= Sub Verse Music =

Sub Verse Music was a record label specializing in hip hop. It existed from 1998 to 2003 and released recordings by MF Doom, Blackalicious and KMD, among others.

==History==
The label was dedicated to underground, conscious hip-hop and was started by Bigg Jus, one of the founders of the underground NYC group Company Flow of Rawkus Records, Peter Lupoff, an entertainment investor, and Fiona Bloom, hip-hop publicist and then label manager of the hip-hop label 3-2-1 Records.

Sub Verse was launched in 1998 and released artists such as Blackalicious, Rubberroom, Scienz of Life, KMD, MF Doom, Micranots, C-Rayz Walz and Bigg Jus. Their records were distributed worldwide through EMI and received critical acclaim.[]

Though Sub Verse came very close to getting bought or invested in by MCA, with the industry in decline the label eventually ran out of money and could not put out records that would at least make the cost back. The events of 9/11 also took their toll on the morale and the financial fortunes of the NY company. These factors occurred just as Sub Verse's music started to become more broadly accessible, with releases by MF Doom, the important release of KMD's Black Bastards, and LPs and singles by some up and coming artists such as C-Rayz Walz, Bukue One, Tariq L and DMS. Sub Verse put out its last release, a compilation called "Seditious Jewels", in 2003.

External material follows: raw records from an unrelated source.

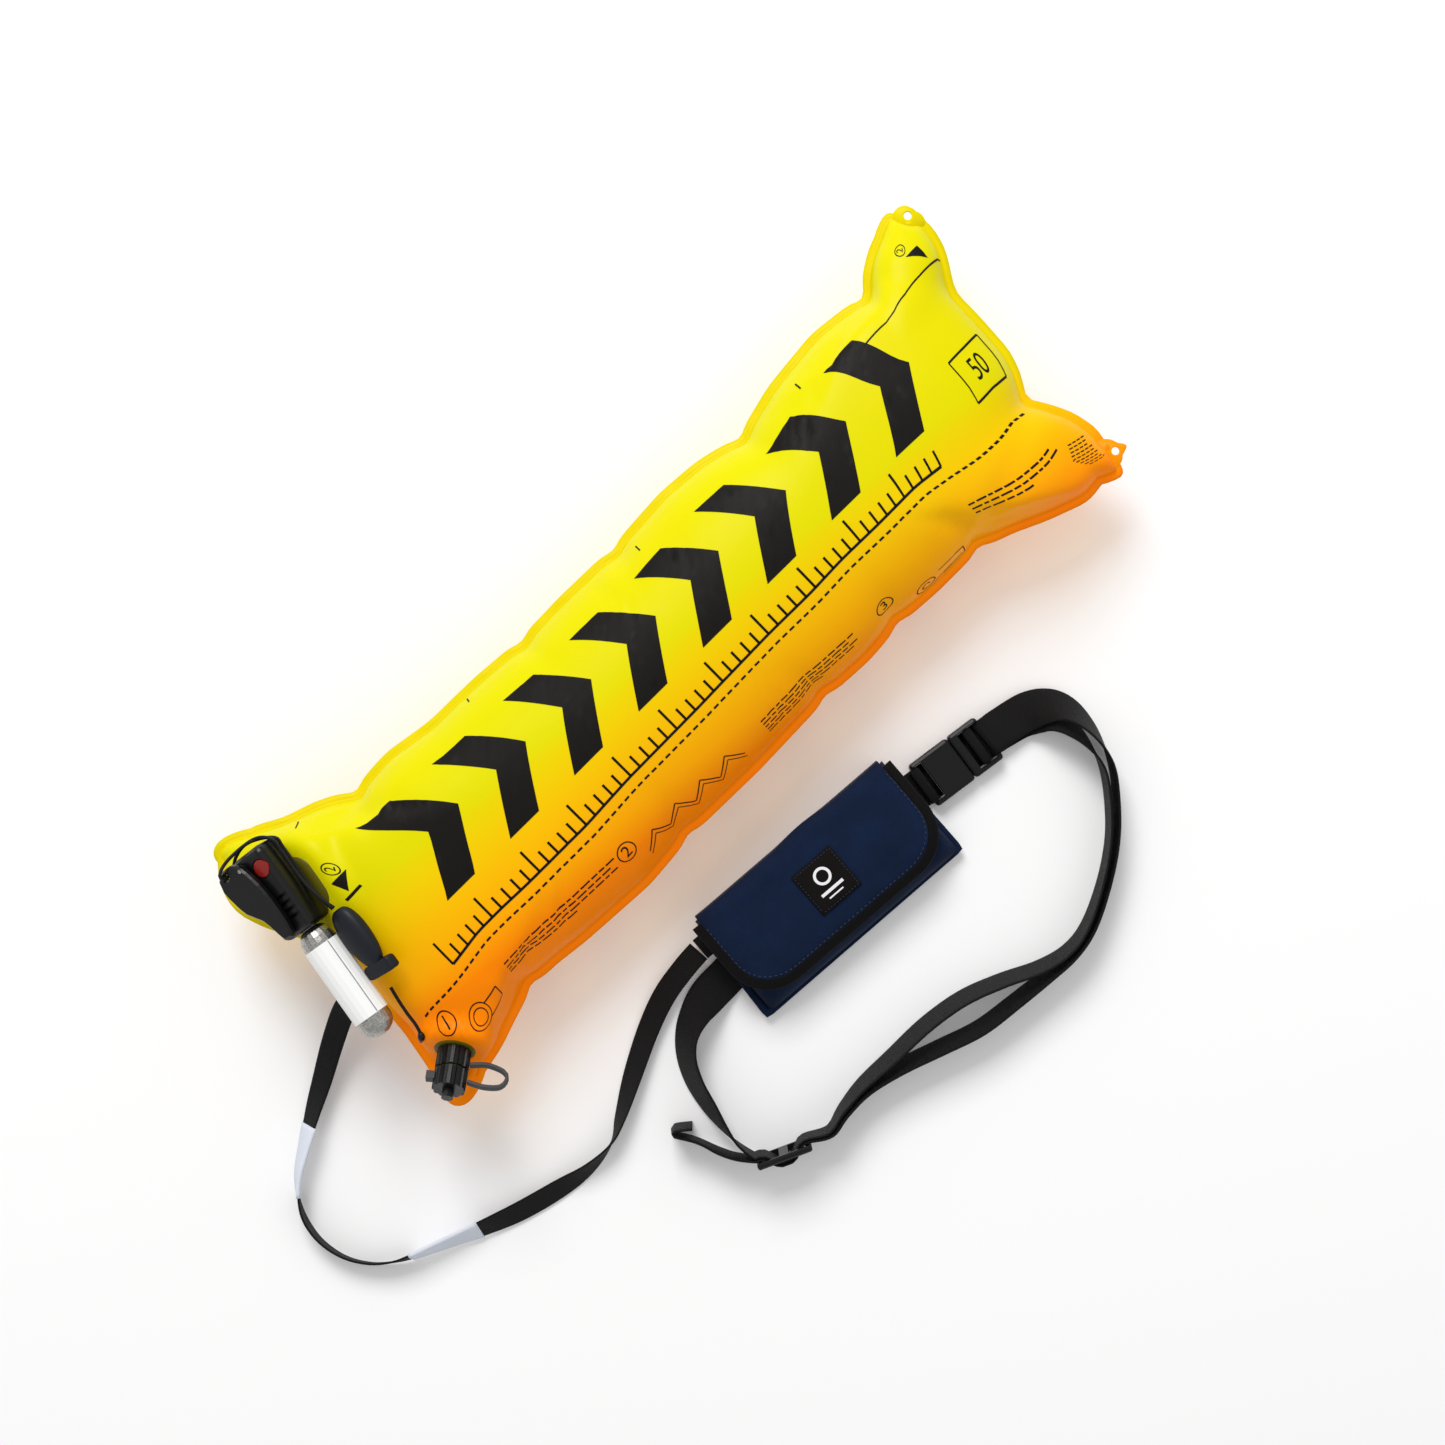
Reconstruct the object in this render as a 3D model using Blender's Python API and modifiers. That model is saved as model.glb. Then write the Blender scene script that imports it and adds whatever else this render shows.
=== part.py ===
"""An inflatable safety buoy lying beside its belt pouch, in metres, +Z up.

X runs along the buoy, Y across it away from the pouch, and the origin is on the ground under the
middle of the bladder. The strap routes are the only lists of places chosen by hand.
"""

import bmesh
import bpy
from math import atan2, cos, pi, radians, sin, sqrt
from mathutils import Matrix, Vector

# Shared clearances and sampling
GAP = 0.0003
OVERRUN = 0.002
THIN_OVERRUN = 0.0006
MERGE = 0.00001
ROUND_STEPS = 20
SMALL_STEPS = 12

# Bladder: two welded film panels blown up into a pillow with four ears
BLADDER_HALF_LENGTH = 0.272
BLADDER_HALF_WIDTH = 0.071
BLADDER_HALF_HEIGHT = 0.048
BLADDER_END_REACH = 0.100
FILM = 0.0006
WELD_WIDTH = 0.009
FLAT_DEPTH = 0.0005
EAR_LENGTH = 0.078
EAR_TIP_REACH = 0.010
EAR_TIP_START = 0.050
EAR_TIP_RISE = 0.045
EAR_ROUND = 0.026
EAR_WIDTH_SHARES = {(-1, 1): 1.5493, (1, 1): 1.4225, (1, -1): 1.4930, (-1, -1): 1.3803}
CORNER_POWER = 8
SCALLOP = 0.0015
END_COLUMNS, MIDDLE_COLUMNS, ROWS = 11, 10, 13
EYELET_RADIUS = 0.0035
EYELET_STEPS = 6
FILM_HOLE_STEPS = 12
EYELET_INSET = 0.012
MID_HEIGHT = BLADDER_HALF_HEIGHT - FLAT_DEPTH + FILM + GAP / 2

# Inflator: plate under the film, stem, housing, lever and gas cartridge
INFLATOR_INSET = 0.0145
INFLATOR_ACROSS = 0.071
INFLATOR_RISE_SHARE = 0.54
INFLATOR_TILT = radians(32)
INFLATOR_YAW = radians(9.4)
PLATE_LENGTH, PLATE_WIDTH, PLATE_THICKNESS = 0.039, 0.025, 0.0016
PLATE_SHIFT, PLATE_SIDE_SHIFT = 0.0085, 0.0045
PLATE_DEPTH = 0.0024
SEAT_MARGIN = 0.007
SEAT_BLEND = 0.016
SEAT_EDGE_SHARE = 0.02
STEM_RADIUS, STEM_HEIGHT = 0.006, 0.0078
HOUSING_LENGTH, HOUSING_WIDTH, HOUSING_HEIGHT = 0.058, 0.027, 0.023
HOUSING_SHIFT = -0.002
HOUSING_LIFT = 0.0015
HOUSING_ROUND = 0.0042
BORE_RADIUS, BORE_LENGTH = 0.0044, 0.045
SEAT_RADIUS, SEAT_LENGTH = 0.0062, 0.0115
HOUSING_RIBS, RIB_PITCH, RIB_WIDTH, RIB_DEPTH, RIB_LENGTH = 4, 0.0046, 0.0020, 0.0016, 0.010
WINDOW_RADIUS, WINDOW_DEPTH, WINDOW_X, WINDOW_Y = 0.0062, 0.0025, 0.014, -0.0062
LEVER_THICKNESS, LEVER_LENGTH, LEVER_WIDTH = 0.0052, 0.056, 0.028
LEVER_ROUND = 0.0012
LEVER_OUTLINE_SHARES = ((0.47, 0.33), (0.47, 0.58), (0.40, 0.84), (0.28, 0.90), (0.12, 0.84), (-0.06, 0.72),
                        (-0.22, 0.44), (-0.40, 0.32), (-0.52, 0.24), (-0.53, 0.0), (-0.36, -0.10),
                        (0.0, -0.10), (0.22, -0.02), (0.38, 0.10))
PIVOT_X, PIVOT_Y = 0.020, 0.0045
HUB_RADIUS, HUB_DEPTH = 0.0030, 0.005
LEVER_PIN_RADIUS, LEVER_PIN_DEPTH = 0.0014, 0.012
LEVER_EYE_RADIUS, LEVER_EYE_X, LEVER_EYE_Y = 0.0030, 0.022, 0.0165
PISTON_RADIUS, PISTON_LENGTH, NEEDLE_RADIUS, NEEDLE_LENGTH = 0.0040, 0.006, 0.0011, 0.012
PIERCING_STROKE = 0.004
PIN_SPRING_TURNS, PIN_SPRING_RADIUS, PIN_SPRING_WIRE = 5, 0.0030, 0.0005

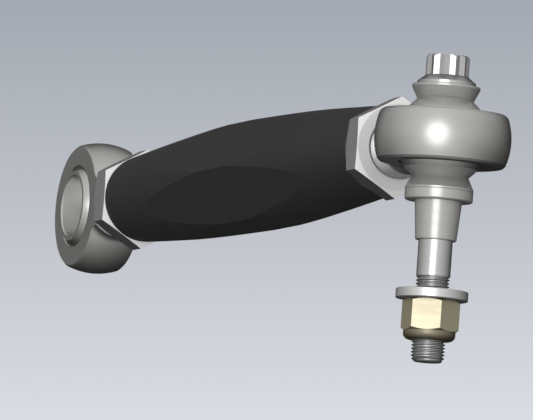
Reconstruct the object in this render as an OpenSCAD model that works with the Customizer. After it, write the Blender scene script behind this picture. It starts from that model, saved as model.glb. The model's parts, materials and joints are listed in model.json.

Sub Verse Music supported the underground hip-hop scene in NYC and to a degree, the larger cities in the US with shows in New York, regularly at The Knitting Factory for instance. The label had a separate entity, called "Subversive Skool", run by Fiona Bloom with Peter Lupoff, that brought underground artists from outside NYC to New York. Shows were headlined by the "star", usually had another NYC local notable and one or two Sub Verse artists or prospects. It was sponsored by 555 Soul and Eckō Unltd., among others. The label also gave CDs, vinyl, T-shirts, other Sub Verse gear and their time and effort to support causes like hip-hop education (at the Brooklyn Museum), the Hip-Hop Film Festival, and Tolerance.org.

==People==

C-Rayz Walz was known as one of the top battle MCs in NY. While label co-founder Bigg Jus had a view of a more dusty underground sound, C-Rayz was friendly with Lupoff and later with Bloom. He was a stalwart of the shows produced by Sub Verse' Subversive Skool unit and was later the battle MC and teacher on an MTV episode of "Made" in which a kid strives to be a battle MC.

MF Doom turned to Sub Verse after Fondle 'Em Records closed up shop. After his meeting up with Bigg Jus in ATL, Sub Verse re-mastered and re-released his Operation: Doomsday with a new track: "I Hear Voices (Part 1)". A Flash video for this track won gold in the International Design Excellence Awards in 2001. Sub Verse also released the shelved Black Bastards, recorded for Elektra with his old group KMD.

Bigg Jus came to hip-hop through graffiti. Through his skills he became acquainted with El-P, an up-and-coming underground MC. The two lived together a while, and joined with Mr. Len to form the seminal NYC underground squad, Company Flow.

Bukue One was a graf, skateboard, and, oddly, duckpin bowling fiend. His graffiti covered whole walls in the Sub Verse office in Tribeca. Bukue set his own course always and only looked to Sub Verse to help him get around the world and back in exchange for recordings. Bukue is affiliated loosely with the Hieroglyphics crew, having grown up in Oakland and tour managed them often.

Fiona Bloom is a British, classically trained pianist who won classical music scholarships to the U.S. and fell in love with hip hop. She worked at radio stations in ATL, then for EMI, and then ran 3-2-1 Records, a fledgling hip-hop label and source of early Sub Verse recordings.

Peter Lupoff is a Wall Street investor, entertainment banker and venture capitalist. But it is little known that early on, he was part of a hip-hop group with live instruments that played around NYC; their group opened for Kool Moe Dee, Slick Rick and others, and in the 90's Peter ghostwrote lyrics for better known artists struck with writer's block. He was known to labels as "the cleaner", for his ability to clean up botched projects, and to others as "Stylin' Pete Style", for his dressy apparel.

Opuriche "OP" Miller is a current DJ on the scenes in NYC and South Africa. OP started out as an employee at Sub Verse, focused on marketing and processing recordings from initial recording to release. Eventually, when many left Sub Verse after 911, his music aesthetic was the direction Sub Verse wanted to go and OP was largely the A&R person in the waning years. OP is actively involved in major hip-hop releases on the distribution side to this day.

Sub Verse had many interns come through their shop in the years 1998–2003, many are now actively involved in music, management, distribution and marketing.